Hint Extern 1 (Normalizes _ _ _) => normalizes : typeclass_instances.
Hint Extern 6 (@Proper _ _ _) => proper_normalization 
  : typeclass_instances.

When the relation on the domain is symmetric, we can flip the relation on the codomain. Same for binary functions.

Lemma proper_sym_flip :
 forall `(Symmetric A R1)`(Proper (A->B) (R1==>R2) f),
 Proper (R1==>flip R2) f.
Proof.
intros A R1 Sym B R2 f Hf.
intros x x' Hxx'. apply Hf, Sym, Hxx'.
Qed.

Lemma proper_sym_flip_2 :
 forall `(Symmetric A R1)`(Symmetric B R2)`(Proper (A->B->C) (R1==>R2==>R3) f),
 Proper (R1==>R2==>flip R3) f.
Proof.
intros A R1 Sym1 B R2 Sym2 C R3 f Hf.
intros x x' Hxx' y y' Hyy'. apply Hf; auto.
Qed.

When the relation on the domain is symmetric, a predicate is compatible with iff as soon as it is compatible with impl. Same with a binary relation.
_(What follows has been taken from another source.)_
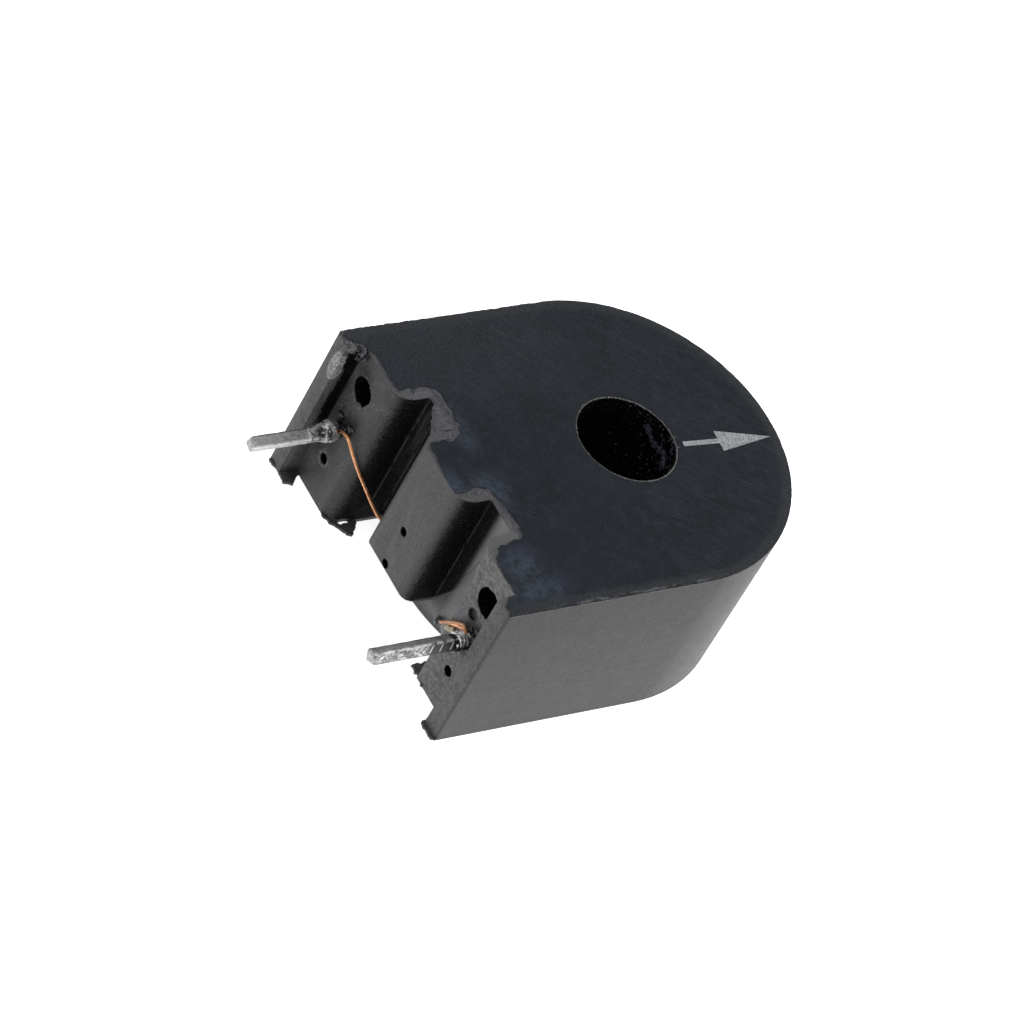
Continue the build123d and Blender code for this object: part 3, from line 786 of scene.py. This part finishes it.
def film_outline():
    """The edge of the compound: ragged towards the terminals, chipped along the sides and the round."""
    ends = roughen(from_seat(film_edge), 0.06, 0.12, 3.0, closed=False)
    near_x = half_width - 0.02
    near = roughen([(near_x, seat + 0.16), (near_x, arch_centre_y)], 0.06, 0.05, 8.0, closed=False)
    for point in near:
        for s, reach, depth in film_chips:
            torn = 0.5 + 0.8 * noise.noise(Vector((0, 9 * point.y, 1)))
            point.x -= depth * torn * max(0, 1 - ((point.y - s - seat) / reach) ** 2)
        point.x = min(point.x, half_width)
    arch = []
    steps = 240
    for cosine, sine in directions(2 * steps)[1:steps]:
        radius = half_width - 0.01 - 0.03 * abs(rough(9 * cosine, 9 * sine, 2))
        arch.append(Vector((radius * cosine, arch_centre_y + radius * sine)))
    far_x = 0.03 - half_width
    far = roughen([(far_x, arch_centre_y), (far_x, seat + 0.5)], 0.08, 0.04, 5.0, closed=False)
    for point in far:
        point.x = max(point.x, -half_width)
    return ends + near + arch + far


def make_compound(finish):
    """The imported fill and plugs, with a ragged film over the rim of the case instead of the even one."""
    work = bmesh.new()
    work.from_mesh(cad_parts["potting"].data)
    bmesh.ops.remove_doubles(work, verts=work.verts, dist=1e-7)
    above = [face for face in work.faces if face.calc_center_median().z > (case_top - 0.001) * MM]
    bmesh.ops.delete(work, geom=above, context="FACES")
    hole = []
    for cosine, sine in directions(150):
        radius = bore_radius + 0.09 + 0.035 * rough(4 * cosine, 4 * sine, 4.0, roughness=0.5, lacunarity=2.2)
        hole.append((radius * cosine, radius * sine))
    slab(work, [film_outline(), hole], case_top - 0.005, top)
    finish_piece(work, "compound", finish, "potting", "potting", angle=40)


# Moulding flash in the plane of the back face, as (x, s)
flash_edges = {
    "flash_left_foot": [
        (-8.3, 0.12), (-8.32, -0.08), (-8.01, -0.12), (-7.7, 0.08), (-7.5, -0.02), (-7.28, -0.05),
        (-7.01, -0.03), (-6.84, -0.07), (-6.74, 0.2), (-6.63, 0.33), (-6.78, 0.42), (-6.91, 0.58),
        (-7.12, 0.9), (-7.3, 1.1), (-7.6, 0.9)],
    "flash_left_pocket": [
        (-4.95, 1.3), (-4.84, 1.16), (-4.79, 0.96), (-4.61, 0.94), (-4.4, 1.06), (-4.19, 1.07), (-3.92, 1.36),
        (-3.7, 1.5), (-3.52, 1.6), (-3.36, 1.62), (-3.27, 1.88), (-3.45, 2.0), (-3.6, 2.22), (-3.98, 2.5),
        (-4.2, 2.4), (-4.1, 2.24), (-4.0, 1.95), (-4.0, 1.6), (-4.1, 1.45), (-4.3, 1.6), (-4.6, 1.6)],
    "flash_right_pocket": [
        (4.3, 1.95), (4.36, 1.6), (4.28, 1.4), (4.34, 1.03), (4.6, 1.07), (4.66, 0.97), (4.78, 0.95),
        (4.87, 1.1), (5.08, 1.1), (5.33, 1.08), (5.44, 0.9), (5.55, 0.95), (5.61, 1.12), (5.91, 1.06),
        (6.27, 1.1), (6.52, 1.03), (6.76, 1.03), (6.76, 1.2), (5.4, 1.3), (4.8, 1.9)],
    "flash_right_foot": [
        (7.48, 0.5), (7.28, 0.3), (7.44, 0.16), (7.36, -0.07), (7.64, -0.19), (7.89, -0.13), (8.19, -0.18),
        (8.44, -0.14), (8.48, 0.1), (8.3, 0.3)],
}


def make_flash(finish):
    for number, (name, edge) in enumerate(flash_edges.items()):
        work = bmesh.new()
        slab(work, [roughen(from_seat(edge), 0.05, 0.06, 11.0 + number)], 0.0, 0.13)
        finish_piece(work, name, finish, "case", angle=30)


def over_trough(x, y):
    """True where the printed face is cut open by a trough."""
    return y <= trough_floor and block_half < abs(x) < trough_outer


def make_smears(finish):
    """Thin uneven leftovers of compound on the bare plastic round the troughs, above their shoulders."""
    step = 0.045
    columns, rows = range(-50, 50), range(17, 61)
    for name, side in sides.items():
        work = bmesh.new()
        grid = {}
        for column in range(columns.start, columns.stop + 1):
            for row in range(rows.start, rows.stop + 1):
                x = side * trough_middle + column * step
                y = floor_y + 0.25 + row * step
                gap = math.hypot(max(abs(abs(x) - trough_middle) - 1.0, 0), max(y - trough_floor, 0))
                patch = rough(1.7 * x, 1.7 * y, 5, roughness=1.0, lacunarity=2.2)
                rim = math.exp(-((gap - 0.5) / 0.22) ** 2)
                height = case_top - 0.02 + 0.05 * rim + 0.04 * patch - 0.09 * max(0, gap - 0.7)
                grid[column, row] = x, y, min(height, top + 0.012)
        verts = {}
        for column in columns:
            for row in rows:
                corners = [(column, row), (column + 1, row), (column + 1, row + 1), (column, row + 1)]
                if all(grid[corner][2] < case_top - 0.004 for corner in corners):
                    continue
                if any(over_trough(*grid[corner][:2]) for corner in corners):
                    continue
                if grid[column, row][0] > trough_outer and grid[column, row][1] < trough_floor:
                    continue
                for corner in corners:
                    if corner not in verts:
                        verts[corner] = work.verts.new(Vector(grid[corner]) * MM)
                work.faces.new([verts[corner] for corner in corners])
        shell = bmesh.ops.extrude_face_region(work, geom=work.faces[:])
        for item in shell["geom"]:
            if isinstance(item, bmesh.types.BMVert):
                item.co.z = (case_top - 0.04) * MM
        finish_piece(work, f"smear_{name}", finish, "potting")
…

Lemma proper_sym_impl_iff : forall `(Symmetric A R)`(Proper _ (R==>impl) f),
 Proper (R==>iff) f.
Proof.
intros A R Sym f Hf x x' Hxx'. repeat red in Hf. split; eauto.
Qed.

Lemma proper_sym_impl_iff_2 :
 forall `(Symmetric A R)`(Symmetric B R')`(Proper _ (R==>R'==>impl) f),
 Proper (R==>R'==>iff) f.
Proof.
intros A R Sym B R' Sym' f Hf x x' Hxx' y y' Hyy'.
repeat red in Hf. split; eauto.
Qed.

A PartialOrder is compatible with its underlying equivalence.

Instance PartialOrder_proper `(PartialOrder A eqA R) :
  Proper (eqA==>eqA==>iff) R.
Proof.
intros.
apply proper_sym_impl_iff_2; auto with *.
intros x x' Hx y y' Hy Hr.
transitivity x.
- generalize (partial_order_equivalence x x'); compute; intuition.
- transitivity y; auto.
  generalize (partial_order_equivalence y y'); compute; intuition.
Qed.

From a PartialOrder to the corresponding StrictOrder: lt = le ∧ ¬eq. If the order is total, we could also say gt = ¬le.
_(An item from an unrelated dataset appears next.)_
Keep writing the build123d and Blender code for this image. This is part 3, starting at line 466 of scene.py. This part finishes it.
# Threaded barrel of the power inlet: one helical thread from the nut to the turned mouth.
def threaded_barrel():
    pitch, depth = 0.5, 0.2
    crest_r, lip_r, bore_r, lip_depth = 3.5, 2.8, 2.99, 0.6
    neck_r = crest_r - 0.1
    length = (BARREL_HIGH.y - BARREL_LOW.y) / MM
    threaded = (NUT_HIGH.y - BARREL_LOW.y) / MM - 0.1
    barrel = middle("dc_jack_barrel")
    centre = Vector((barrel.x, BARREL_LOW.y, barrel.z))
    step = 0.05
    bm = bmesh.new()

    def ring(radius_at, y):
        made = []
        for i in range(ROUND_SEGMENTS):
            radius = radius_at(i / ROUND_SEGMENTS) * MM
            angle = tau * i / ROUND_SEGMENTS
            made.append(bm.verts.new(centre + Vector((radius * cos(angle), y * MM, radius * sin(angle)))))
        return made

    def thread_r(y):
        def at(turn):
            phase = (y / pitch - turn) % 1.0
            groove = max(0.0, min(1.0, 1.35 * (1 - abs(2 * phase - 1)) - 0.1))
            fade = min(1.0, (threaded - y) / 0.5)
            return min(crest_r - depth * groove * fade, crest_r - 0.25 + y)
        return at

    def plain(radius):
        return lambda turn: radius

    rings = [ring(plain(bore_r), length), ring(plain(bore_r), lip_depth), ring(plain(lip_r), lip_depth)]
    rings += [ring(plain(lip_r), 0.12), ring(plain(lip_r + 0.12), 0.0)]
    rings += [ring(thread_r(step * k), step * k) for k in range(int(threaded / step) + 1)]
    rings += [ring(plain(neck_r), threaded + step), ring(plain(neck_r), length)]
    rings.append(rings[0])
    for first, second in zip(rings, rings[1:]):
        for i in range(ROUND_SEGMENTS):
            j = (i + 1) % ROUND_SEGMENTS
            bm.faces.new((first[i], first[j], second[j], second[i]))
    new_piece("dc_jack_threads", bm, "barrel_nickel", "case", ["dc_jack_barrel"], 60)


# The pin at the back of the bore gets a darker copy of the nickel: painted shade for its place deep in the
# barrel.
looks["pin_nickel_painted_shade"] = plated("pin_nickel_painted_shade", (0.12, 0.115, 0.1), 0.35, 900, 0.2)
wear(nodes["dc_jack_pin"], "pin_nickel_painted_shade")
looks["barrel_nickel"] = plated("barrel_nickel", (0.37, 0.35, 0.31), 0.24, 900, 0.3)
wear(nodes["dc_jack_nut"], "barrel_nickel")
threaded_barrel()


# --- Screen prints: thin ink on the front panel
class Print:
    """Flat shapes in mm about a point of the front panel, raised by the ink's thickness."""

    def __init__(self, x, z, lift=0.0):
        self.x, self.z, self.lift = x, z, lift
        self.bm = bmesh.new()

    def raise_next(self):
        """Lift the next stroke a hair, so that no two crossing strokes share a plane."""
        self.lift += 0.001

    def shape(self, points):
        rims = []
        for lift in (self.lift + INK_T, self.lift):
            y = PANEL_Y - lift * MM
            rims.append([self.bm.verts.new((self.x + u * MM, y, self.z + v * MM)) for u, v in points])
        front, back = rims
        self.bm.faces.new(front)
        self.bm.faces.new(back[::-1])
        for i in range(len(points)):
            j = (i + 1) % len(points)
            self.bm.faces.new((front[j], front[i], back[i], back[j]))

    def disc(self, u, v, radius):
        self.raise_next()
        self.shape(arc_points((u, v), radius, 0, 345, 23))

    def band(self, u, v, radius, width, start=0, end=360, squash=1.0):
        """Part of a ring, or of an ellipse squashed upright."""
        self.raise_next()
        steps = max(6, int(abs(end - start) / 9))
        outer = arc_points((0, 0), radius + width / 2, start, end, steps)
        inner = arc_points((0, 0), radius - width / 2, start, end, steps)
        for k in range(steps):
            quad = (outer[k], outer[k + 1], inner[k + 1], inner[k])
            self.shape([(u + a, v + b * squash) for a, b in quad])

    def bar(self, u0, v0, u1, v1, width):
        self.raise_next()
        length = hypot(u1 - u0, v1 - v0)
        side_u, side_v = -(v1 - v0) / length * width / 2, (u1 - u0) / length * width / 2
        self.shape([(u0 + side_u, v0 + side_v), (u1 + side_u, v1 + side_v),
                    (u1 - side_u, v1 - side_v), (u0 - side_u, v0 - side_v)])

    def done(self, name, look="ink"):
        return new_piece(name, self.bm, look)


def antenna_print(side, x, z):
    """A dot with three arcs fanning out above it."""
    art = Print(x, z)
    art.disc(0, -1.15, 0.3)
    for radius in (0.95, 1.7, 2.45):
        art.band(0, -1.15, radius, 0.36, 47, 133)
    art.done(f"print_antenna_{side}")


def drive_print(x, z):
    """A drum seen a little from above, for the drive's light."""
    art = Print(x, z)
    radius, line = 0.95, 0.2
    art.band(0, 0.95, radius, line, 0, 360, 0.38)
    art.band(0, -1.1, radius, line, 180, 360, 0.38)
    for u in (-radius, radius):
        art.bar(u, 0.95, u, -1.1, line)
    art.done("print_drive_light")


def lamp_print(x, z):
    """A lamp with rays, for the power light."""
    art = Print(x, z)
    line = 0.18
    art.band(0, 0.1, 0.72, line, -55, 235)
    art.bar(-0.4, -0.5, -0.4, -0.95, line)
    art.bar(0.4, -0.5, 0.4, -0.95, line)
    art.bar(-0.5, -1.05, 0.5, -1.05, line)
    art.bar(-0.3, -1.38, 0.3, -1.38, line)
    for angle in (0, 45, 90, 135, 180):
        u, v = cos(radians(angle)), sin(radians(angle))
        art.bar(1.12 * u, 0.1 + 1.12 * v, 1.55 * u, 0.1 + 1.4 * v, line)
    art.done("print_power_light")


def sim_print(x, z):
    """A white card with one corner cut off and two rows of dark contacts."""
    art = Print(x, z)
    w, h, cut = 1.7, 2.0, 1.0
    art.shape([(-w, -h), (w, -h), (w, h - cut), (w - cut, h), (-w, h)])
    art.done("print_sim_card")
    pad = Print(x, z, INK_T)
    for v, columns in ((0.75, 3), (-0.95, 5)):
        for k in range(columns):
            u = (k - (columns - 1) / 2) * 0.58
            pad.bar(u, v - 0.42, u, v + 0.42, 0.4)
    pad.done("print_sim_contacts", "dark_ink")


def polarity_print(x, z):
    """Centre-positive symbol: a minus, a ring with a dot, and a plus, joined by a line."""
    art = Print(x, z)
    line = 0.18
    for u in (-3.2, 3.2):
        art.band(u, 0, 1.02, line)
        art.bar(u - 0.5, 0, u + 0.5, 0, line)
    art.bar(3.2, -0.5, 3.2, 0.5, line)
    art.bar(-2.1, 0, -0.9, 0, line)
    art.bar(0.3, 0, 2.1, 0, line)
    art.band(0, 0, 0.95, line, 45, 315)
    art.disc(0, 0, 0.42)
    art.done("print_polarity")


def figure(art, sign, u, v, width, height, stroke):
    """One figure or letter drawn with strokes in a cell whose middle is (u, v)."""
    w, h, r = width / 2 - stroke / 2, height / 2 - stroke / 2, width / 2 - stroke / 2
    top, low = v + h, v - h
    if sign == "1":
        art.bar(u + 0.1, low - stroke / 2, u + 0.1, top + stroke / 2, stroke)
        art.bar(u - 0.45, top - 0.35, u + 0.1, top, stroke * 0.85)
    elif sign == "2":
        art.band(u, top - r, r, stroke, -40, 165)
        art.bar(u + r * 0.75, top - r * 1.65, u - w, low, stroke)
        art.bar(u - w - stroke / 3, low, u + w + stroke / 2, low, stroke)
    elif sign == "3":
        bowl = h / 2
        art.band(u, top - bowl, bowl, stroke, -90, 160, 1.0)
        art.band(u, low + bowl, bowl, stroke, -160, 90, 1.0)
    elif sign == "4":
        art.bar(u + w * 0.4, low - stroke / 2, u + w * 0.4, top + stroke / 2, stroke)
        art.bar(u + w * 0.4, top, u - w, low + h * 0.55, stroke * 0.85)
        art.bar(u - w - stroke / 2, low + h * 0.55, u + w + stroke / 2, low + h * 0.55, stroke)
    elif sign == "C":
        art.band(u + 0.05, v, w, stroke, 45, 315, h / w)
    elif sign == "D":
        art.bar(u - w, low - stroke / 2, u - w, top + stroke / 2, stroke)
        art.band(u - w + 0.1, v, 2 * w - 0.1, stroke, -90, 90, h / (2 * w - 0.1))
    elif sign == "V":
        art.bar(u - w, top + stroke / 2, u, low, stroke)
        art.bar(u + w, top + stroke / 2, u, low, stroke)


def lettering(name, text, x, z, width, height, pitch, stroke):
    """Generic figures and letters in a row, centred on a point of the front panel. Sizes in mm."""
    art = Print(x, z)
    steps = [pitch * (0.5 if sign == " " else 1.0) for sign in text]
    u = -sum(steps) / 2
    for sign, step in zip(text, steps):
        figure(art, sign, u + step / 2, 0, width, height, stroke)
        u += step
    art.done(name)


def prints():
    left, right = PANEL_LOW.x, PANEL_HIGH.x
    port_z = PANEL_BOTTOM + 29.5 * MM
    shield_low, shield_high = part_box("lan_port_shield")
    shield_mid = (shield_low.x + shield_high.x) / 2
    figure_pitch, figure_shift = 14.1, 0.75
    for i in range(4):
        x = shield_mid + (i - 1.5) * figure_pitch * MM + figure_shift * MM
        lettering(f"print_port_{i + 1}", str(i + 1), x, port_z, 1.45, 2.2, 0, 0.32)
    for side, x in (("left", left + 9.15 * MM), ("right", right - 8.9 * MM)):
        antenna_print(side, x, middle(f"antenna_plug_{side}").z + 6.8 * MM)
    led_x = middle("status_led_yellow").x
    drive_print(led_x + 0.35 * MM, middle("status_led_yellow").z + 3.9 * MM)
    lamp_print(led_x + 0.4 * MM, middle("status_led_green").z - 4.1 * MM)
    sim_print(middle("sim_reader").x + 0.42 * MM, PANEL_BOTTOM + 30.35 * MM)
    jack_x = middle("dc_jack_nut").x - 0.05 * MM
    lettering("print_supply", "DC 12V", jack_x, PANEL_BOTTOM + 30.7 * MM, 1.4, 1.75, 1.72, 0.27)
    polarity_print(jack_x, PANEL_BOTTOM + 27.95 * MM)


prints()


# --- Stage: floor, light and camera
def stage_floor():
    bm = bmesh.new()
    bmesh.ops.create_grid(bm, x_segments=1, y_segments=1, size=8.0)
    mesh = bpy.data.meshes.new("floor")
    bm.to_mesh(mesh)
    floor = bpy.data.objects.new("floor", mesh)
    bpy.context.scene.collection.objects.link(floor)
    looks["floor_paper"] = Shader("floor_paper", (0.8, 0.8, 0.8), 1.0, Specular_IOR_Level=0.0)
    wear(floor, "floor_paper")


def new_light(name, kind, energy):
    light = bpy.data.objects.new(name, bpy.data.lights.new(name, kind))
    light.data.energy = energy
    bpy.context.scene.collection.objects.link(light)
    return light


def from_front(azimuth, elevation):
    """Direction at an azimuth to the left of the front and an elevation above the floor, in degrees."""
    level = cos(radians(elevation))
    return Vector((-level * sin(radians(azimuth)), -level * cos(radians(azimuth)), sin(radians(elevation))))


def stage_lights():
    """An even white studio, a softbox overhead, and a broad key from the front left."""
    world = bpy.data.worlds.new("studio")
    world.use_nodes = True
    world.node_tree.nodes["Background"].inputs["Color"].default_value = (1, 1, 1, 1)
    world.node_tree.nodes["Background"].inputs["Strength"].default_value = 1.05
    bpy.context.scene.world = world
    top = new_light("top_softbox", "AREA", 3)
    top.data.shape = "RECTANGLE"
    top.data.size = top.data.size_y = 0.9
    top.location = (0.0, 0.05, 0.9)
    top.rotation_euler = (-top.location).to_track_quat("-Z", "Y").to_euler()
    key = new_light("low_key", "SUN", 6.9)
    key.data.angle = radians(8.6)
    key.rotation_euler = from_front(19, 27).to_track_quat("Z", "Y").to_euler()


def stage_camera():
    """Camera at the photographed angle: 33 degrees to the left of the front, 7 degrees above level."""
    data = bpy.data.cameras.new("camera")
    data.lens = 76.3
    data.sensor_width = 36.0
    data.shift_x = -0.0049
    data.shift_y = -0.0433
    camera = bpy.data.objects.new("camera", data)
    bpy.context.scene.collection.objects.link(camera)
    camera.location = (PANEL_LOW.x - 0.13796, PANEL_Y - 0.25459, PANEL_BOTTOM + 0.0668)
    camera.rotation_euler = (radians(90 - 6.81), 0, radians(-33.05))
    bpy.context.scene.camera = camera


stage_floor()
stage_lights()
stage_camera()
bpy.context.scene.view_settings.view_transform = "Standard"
Lemma PartialOrder_StrictOrder `(PartialOrder A eqA R) :
  StrictOrder (relation_conjunction R (complement eqA)).
Proof.
split; compute.
- intros x (_,Hx). apply Hx, Equivalence_Reflexive.
- intros x y z (Hxy,Hxy') (Hyz,Hyz'). split.
  + apply PreOrder_Transitive with y; assumption.
  + intro Hxz.
    apply Hxy'.
    apply partial_order_antisym; auto.
    rewrite Hxz; auto.
Qed.

From a StrictOrder to the corresponding PartialOrder: le = lt ∨ eq. If the order is total, we could also say ge = ¬lt.

Lemma StrictOrder_PreOrder
 `(Equivalence A eqA, StrictOrder A R, Proper _ (eqA==>eqA==>iff) R) :
 PreOrder (relation_disjunction R eqA).
Proof.
split.
- intros x. right. reflexivity.
- intros x y z [Hxy|Hxy] [Hyz|Hyz].
  + left. transitivity y; auto.
  + left. rewrite <- Hyz; auto.
  + left. rewrite Hxy; auto.
  + right. transitivity y; auto.
Qed.

Hint Extern 4 (PreOrder (relation_disjunction _ _)) => 
  class_apply StrictOrder_PreOrder : typeclass_instances.

Lemma StrictOrder_PartialOrder
  `(Equivalence A eqA, StrictOrder A R, Proper _ (eqA==>eqA==>iff) R) :
  PartialOrder eqA (relation_disjunction R eqA).
Proof.
intros. intros x y. compute. intuition.
elim (StrictOrder_Irreflexive x).
transitivity y; auto.
Qed.

Hint Extern 4 (StrictOrder (relation_conjunction _ _)) => 
  class_apply PartialOrder_StrictOrder : typeclass_instances.

Hint Extern 4 (PartialOrder _ (relation_disjunction _ _)) => 
  class_apply StrictOrder_PartialOrder : typeclass_instances.